We enlarge our vision of justice in the longing for all to flourish in the recognition that if, “I diminish you, I diminish myself.” Justice calls us to live out our interconnectedness. It invites us to cooperate with others to dismantle the barriers that prevent others from flourishing.
[I usually avoid re-posting something that I read on Inward/Outward – excellent as it is, too many people receive both emails – but with last week focusing on Martin Luther King, Jr, I couldn’t find anything better and more apt than this quote]:
The church must be reminded that it is not the master or the servant of the state, but rather the conscience of the state. It must be the guide and the critic of the state, and never its tool.
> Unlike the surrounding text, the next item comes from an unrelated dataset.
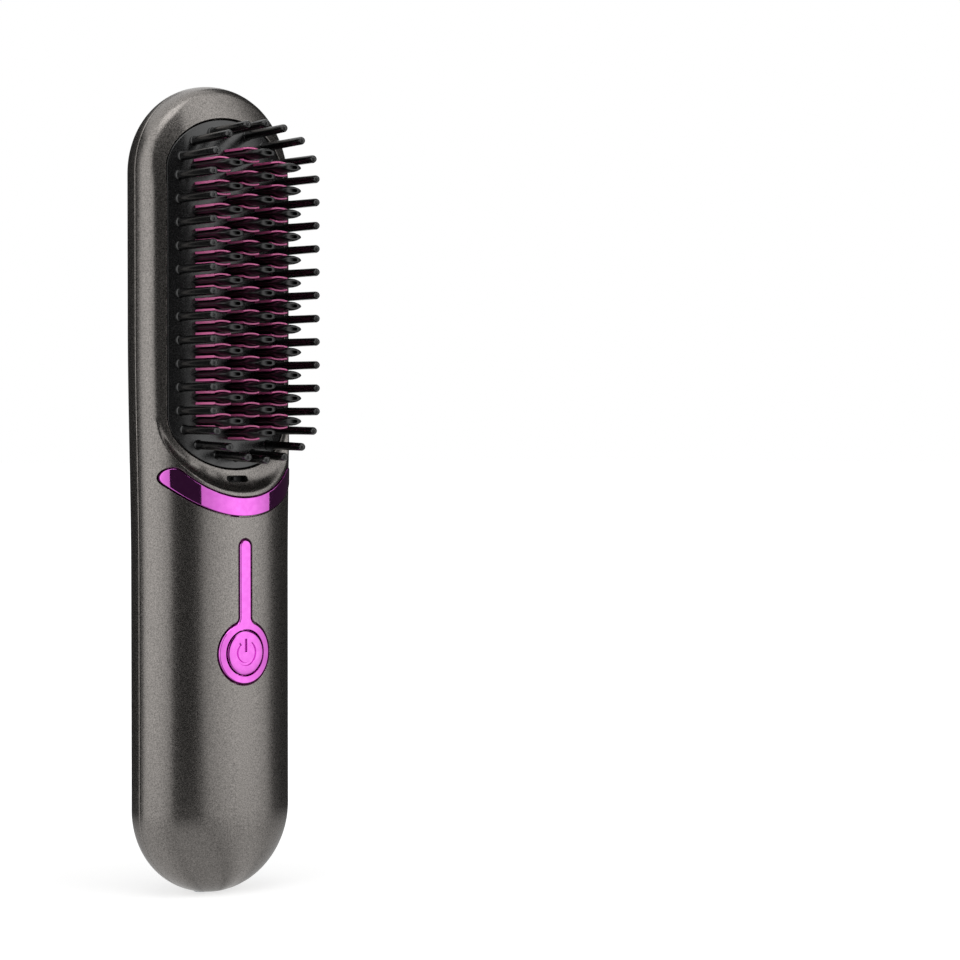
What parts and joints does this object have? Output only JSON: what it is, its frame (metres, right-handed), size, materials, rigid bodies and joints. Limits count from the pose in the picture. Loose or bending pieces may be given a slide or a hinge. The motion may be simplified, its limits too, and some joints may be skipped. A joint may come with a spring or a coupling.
{
  "type": "hair straightening brush",
  "caption": "Cordless pill-shaped hair straightening brush with a heated comb, round guard pins, a keyhole trim round a power button and a charging port at the bottom.",
  "frame": {"origin": "centre of the charging end, on the plane where the two shells meet", "axes": "+Z along the brush from the charging end to the head, -Y towards the bristles, +X to the right when seen from the bristle side"},
  "size_m": [0.0424, 0.0353, 0.1898],
  "materials": {
    "shell": "satin metallic",
    "accent": "polished, tinted",
    "comb_black": "fine matt",
    "comb_posts": "fine matt",
    "fin_coating": "satin ceramic coating on aluminium",
    "steel": "plated",
    "ceramic": "fired ceramic",
    "mica": "flaky sheet",
    "frame_black": "moulded, glass filled",
    "cell_wrap": "shrink sleeve",
    "foam": "closed cell foam",
    "board_green": "solder mask",
    "part_black": "moulded package",
    "part_grey": "pressed ferrite",
    "part_tan": "ceramic chip",
    "part_white": "moulded nylon",
    "module_blue": "potted housing",
    "wire_white": "silicone sleeve",
    "wire_red": "silicone sleeve",
    "wire_yellow": "silicone sleeve"
  },
  "bodies": {
    "body": {"front_shell": "shell", "back_shell": "shell", "accent_crescent": "accent", "keyhole_trim": "accent", "comb_plate": "comb_black", "comb_teeth": "comb_posts", "heater_plate": "fin_coating", "heater_strips": "ceramic", "mica_sheet": "mica", "heater_frame": "frame_black", "heater_screws": "steel", "thermistor": "part_black", "thermal_fuse": "ceramic", "heater_leads": "wire_white", "sensor_leads": "wire_white", "ion_generator": "module_blue", "ion_emitter": "part_black", "ion_lead": "wire_red", "inner_frame": "frame_black", "frame_screws": "steel", "battery_cell": "cell_wrap", "battery_tabs": "steel", "battery_pads": "foam", "battery_leads": "wire_red", "main_pcb": "board_green", "pcb_screws": "steel", "control_chip": "part_black", "heater_mosfets": "part_black", "power_inductor": "part_grey", "capacitors": "part_tan", "lead_connectors": "part_white", "status_leds": "part_white", "switch_body": "part_black", "usb_port": "steel", "usb_tongue": "part_black", "charge_board": "board_green", "charge_leads": "wire_yellow", "shell_screws": "steel"},
    "button": {"power_button": "accent"},
    "plunger": {"switch_plunger": "part_white"}
  },
  "joints": [
    {"name": "button_press", "type": "slide", "parent": "body", "child": "button", "axis": [0, 1, 0], "range_m": [0, 0.0005], "stiffness_N_per_m": 400},
    {"name": "plunger_press", "type": "slide", "parent": "body", "child": "plunger", "axis": [0, 1, 0], "range_m": [0, 0.0005]}
  ],
  "couplings": [
    {"joint": "plunger_press", "follows": "button_press", "ratio": 1}
  ]
}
If the church does not recapture its prophetic zeal, it will become an irrelevant social club without moral or spiritual authority. If the church does not participate actively in the struggle for peace and for economic and racial justice, it will forfeit the loyalty of millions and cause [people] everywhere to say that it has atrophied its will. But if the church will free itself from the shackles of a deadening status quo, and, recovering its great historic mission, will speak and act fearlessly and insistently in terms of justice and peace, it will enkindle the imagination of [humanity] and fire the souls of men [and women], imbuing them with a glowing and ardent love for truth, justice, and peace. [People] far and near will know the church as a great fellowship of love that provides light and bread for lonely travelers at midnight.
Martin Luther King Jr.
Source: A Knock at Midnight (11 June 1967)
[A reminder from a familiar source of a great measuring stick for authority – whether for government leaders or in a small community.]
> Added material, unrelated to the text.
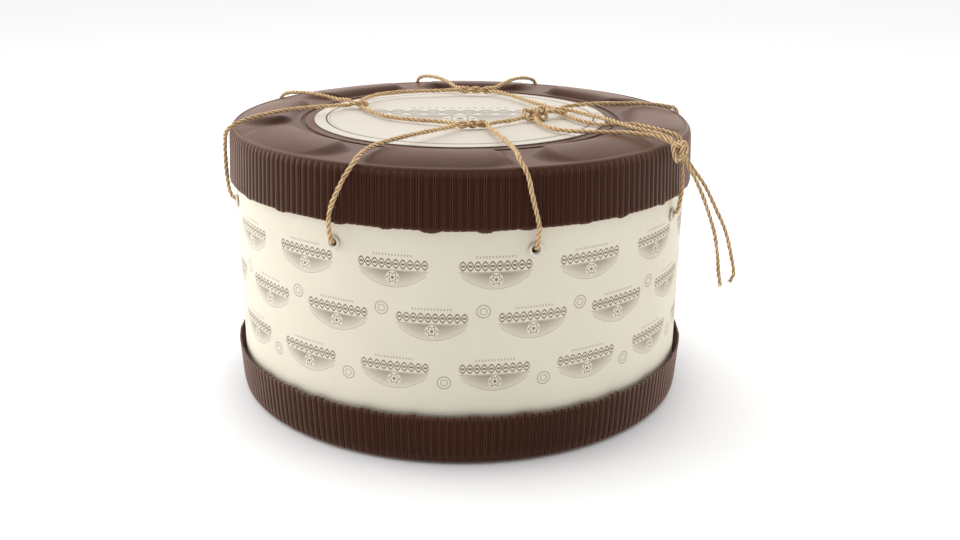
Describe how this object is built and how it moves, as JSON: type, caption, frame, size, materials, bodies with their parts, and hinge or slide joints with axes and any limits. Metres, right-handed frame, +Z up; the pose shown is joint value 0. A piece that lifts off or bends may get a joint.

True authority is exercised in the context of justice for all, with special attention to the weakest people, who cannot defend themselves and are part of the oppressed minority. This is an authority ready to give its life, which does not accept any compromise with evil, deceit, and the forces of oppression. A family or communal authority, as well as having this sense of justice and truth, needs personal relationships, sensitivity in its action and the ability to listen, trust, and forgive. None of this, of course, ecludes moments of firmness.